Edward and Eleanor traveled relentlessly, and not always with their children. Nevertheless, they did make time for their family, with weeks at Leeds Castle and Windsor built into their itinerary. What is certain is that Edward planned for the future of the children through their marriages.

125px-CoA_Gilbert_de_Clare.svg
Arms of Gilbert de Clare

Following the death of Joan’s first intended, Hartman, Edward started looking for an alternative husband. He finally settled on Gilbert de Clare, 8th Earl of Gloucester and 7th Earl of Hertford, also known as Gilbert the Red. Gilbert had been married to Alice de Lusignan, half-sister of Henry III, in 1253 when Gilbert was 10 years old. The marriage was finally annulled in 1285.

One of the most powerful barons in England, offering Joan in marriage was intended to bind Gilbert to the royal cause, thus weakening baronial opposition. As part of the agreement, Gilbert relinquished his titles to the crown and regained them on his marriage to Joan.

Joan and Gilbert were married in a private ceremony at Westminster on 30 April, 1290. Joan was 18 years old, Gilbert 46. Later in the same year, at the celebrations of the wedding of Joan’s sister Margaret – to John II, Duke of Brabant – Gilbert and Joan, along with many members of the court, took the cross. Although they planned to go on Crusade, events in Scotland changed Edward’s priorities, and the Crusade never happened.

Joan and Gilbert were married for 5 years; Gilbert died at Monmouth Castle on 7th December 1295. They had a son and 3 daughters together. Their son, also called Gilbert, succeeded his father as Earl of Gloucester and Hertford, was killed at the Battle of Bannockburn in 1314; he was married to Matilda, daughter of Richard de Burgh, Earl of Ulster, and sister of Elizabeth de Burgh, Robert the Bruce’s queen.

220px-Elizabeth_de_Clare
Elizabeth de Clare

Of their daughters, Eleanor would first be married to Hugh le Despenser, the Younger, the favourite of he uncle Edward II who was executed in 1326, she then married William la Zouche de Mortimer and died in 1337. Margaret was married to her uncle, Edward II’s first favourite, Piers Gaveston, Earl of Cornwall, who was executed in 1312; she went on to marry Hugh Audley and died in 1347. Their sister, Elizabeth, married 3 times; John de Burgh, Theobald de Verdon and Roger Baron d’Amory.

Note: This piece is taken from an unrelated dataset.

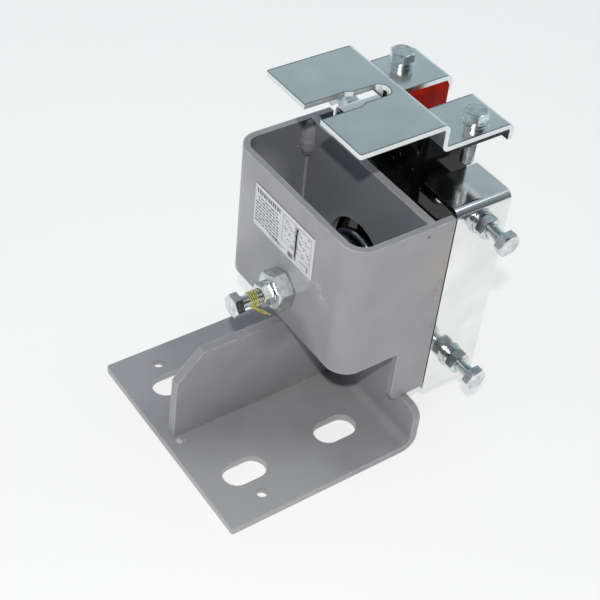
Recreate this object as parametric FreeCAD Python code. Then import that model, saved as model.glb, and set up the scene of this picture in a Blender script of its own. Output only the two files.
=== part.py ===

Joan was widowed in 1295 and Edward wasted no time finding suitable new husband; Amadeus V, Count of Savoy.

However, it seems Joan had other ideas. In January 1297 she married in secret to Ralph de Monthermer, her late husband’s squire. She had sent Ralph to her father, to be knighted and married him shortly after. The marriage angered Edward so much he is said to have thrown the crown, he was wearing, into the fire. He ordered Ralph’s imprisonment in Bristol Castle, refused to receive Joan and confiscated all the lands and castle she had inherited from her late husband.

Joan is said to have sent her 3 daughters by Gilbert to their grandfather, to try to appease him, and the Bishop of Durham also attempted to mediate. It seems likely that Edward mellowed when he saw Joan was pregnant with Ralph’s child.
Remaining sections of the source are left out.